-- Work to do --
Copy every line of the material below word for word.

-- Material provided --
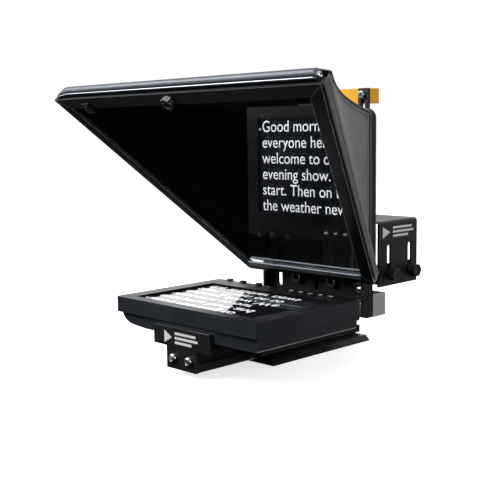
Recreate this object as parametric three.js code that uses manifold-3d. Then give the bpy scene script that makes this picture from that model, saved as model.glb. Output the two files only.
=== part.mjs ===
// On-camera teleprompter: a flat monitor lies face up on a rail, and a 45 degree beam-splitter glass in a
// trapezoid hood reflects it toward the talent, in front of the camera that stands on the riser behind.
// Millimetres. X right as the talent sees it, Y back toward the camera operator, Z up.
// The origin is the middle of the base plate's underside, where the tripod holds the teleprompter.
import * as THREE from 'three';
import { mergeVertices } from 'three/addons/utils/BufferGeometryUtils.js';
import Module from 'manifold-3d';

const wasm = await Module();
wasm.setup();

// ---- driving dimensions ----
const GAP = 0.3; // clearance between pieces that touch

const BASE_HALF = 40; // dovetail base plate, half width at the bottom
const BASE_LENGTH = 156;
const BASE_H = 6;
const BASE_FLARE = 5;

const RAIL_HALF = 21.5;
const RAIL_H = 22;
const RAIL_FRONT = -161.6;
const RAIL_BACK = 84;
const GROOVE_Z = BASE_H + 11; // centre line of the rail's side grooves
const GROOVE_H = 5;
const GROOVE_DEPTH = 4;
const RAIL_TOP = BASE_H + RAIL_H;

const FRONT_PLATE_T = 3.5;
const FRONT_PLATE_HALF = 40.8; // half width of the T's head
const FRONT_PLATE_TOP = 46.9;
const BOLT_X = 11.4; // the two bolts of the front plate
const BOLT_Z = 16.3;

const MONITOR_HALF = 103.5;
const MONITOR_DEPTH = 146.8;
const MONITOR_Y = -90.4; // centre of the monitor
const MONITOR_BOTTOM = 38.1;
const RIM_H = 16;
const HOUSING_H = 13;
const HOUSING_INSET = 3;
const BEZEL_SKIN = 2;
const BEZEL_WALL = 4.5;
const REVEAL = 0.35; // fine shadow lines around the rim
const SCREEN_W = 172;
const SCREEN_D = 108;
const SCREEN_Y = -6.6; // screen centre from the monitor centre
const BUTTON_COUNT = 5;
const BUTTON_FIRST_X = 17;
const BUTTON_PITCH = 13.5;
const BUTTON_Y = 65;
const BUTTON_W = 7;
const BUTTON_D = 4.4;
const CLIP_X = [-85, -64, -39]; // sun-hood clips along the monitor's back edge

const SADDLE_HALF = 42;
const SADDLE_LENGTH = 71;
const SADDLE_Y = -61.5;
const SADDLE_BOTTOM = 14.5;
const KNOB_STUD_R = 3;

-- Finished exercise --
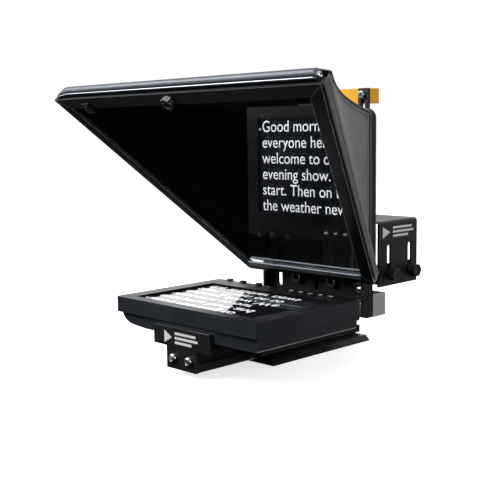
Recreate this object as parametric three.js code that uses manifold-3d. Then give the bpy scene script that makes this picture from that model, saved as model.glb. Output the two files only.
=== part.mjs ===
// On-camera teleprompter: a flat monitor lies face up on a rail, and a 45 degree beam-splitter glass in a
// trapezoid hood reflects it toward the talent, in front of the camera that stands on the riser behind.
// Millimetres. X right as the talent sees it, Y back toward the camera operator, Z up.
// The origin is the middle of the base plate's underside, where the tripod holds the teleprompter.
import * as THREE from 'three';
import { mergeVertices } from 'three/addons/utils/BufferGeometryUtils.js';
import Module from 'manifold-3d';

const wasm = await Module();
wasm.setup();

// ---- driving dimensions ----
const GAP = 0.3; // clearance between pieces that touch

const BASE_HALF = 40; // dovetail base plate, half width at the bottom
const BASE_LENGTH = 156;
const BASE_H = 6;
const BASE_FLARE = 5;

const RAIL_HALF = 21.5;
const RAIL_H = 22;
const RAIL_FRONT = -161.6;
const RAIL_BACK = 84;
const GROOVE_Z = BASE_H + 11; // centre line of the rail's side grooves
const GROOVE_H = 5;
const GROOVE_DEPTH = 4;
const RAIL_TOP = BASE_H + RAIL_H;

const FRONT_PLATE_T = 3.5;
const FRONT_PLATE_HALF = 40.8; // half width of the T's head
const FRONT_PLATE_TOP = 46.9;
const BOLT_X = 11.4; // the two bolts of the front plate
const BOLT_Z = 16.3;

const MONITOR_HALF = 103.5;
const MONITOR_DEPTH = 146.8;
const MONITOR_Y = -90.4; // centre of the monitor
const MONITOR_BOTTOM = 38.1;
const RIM_H = 16;
const HOUSING_H = 13;
const HOUSING_INSET = 3;
const BEZEL_SKIN = 2;
const BEZEL_WALL = 4.5;
const REVEAL = 0.35; // fine shadow lines around the rim
const SCREEN_W = 172;
const SCREEN_D = 108;
const SCREEN_Y = -6.6; // screen centre from the monitor centre
const BUTTON_COUNT = 5;
const BUTTON_FIRST_X = 17;
const BUTTON_PITCH = 13.5;
const BUTTON_Y = 65;
const BUTTON_W = 7;
const BUTTON_D = 4.4;
const CLIP_X = [-85, -64, -39]; // sun-hood clips along the monitor's back edge

const SADDLE_HALF = 42;
const SADDLE_LENGTH = 71;
const SADDLE_Y = -61.5;
const SADDLE_BOTTOM = 14.5;
const KNOB_STUD_R = 3;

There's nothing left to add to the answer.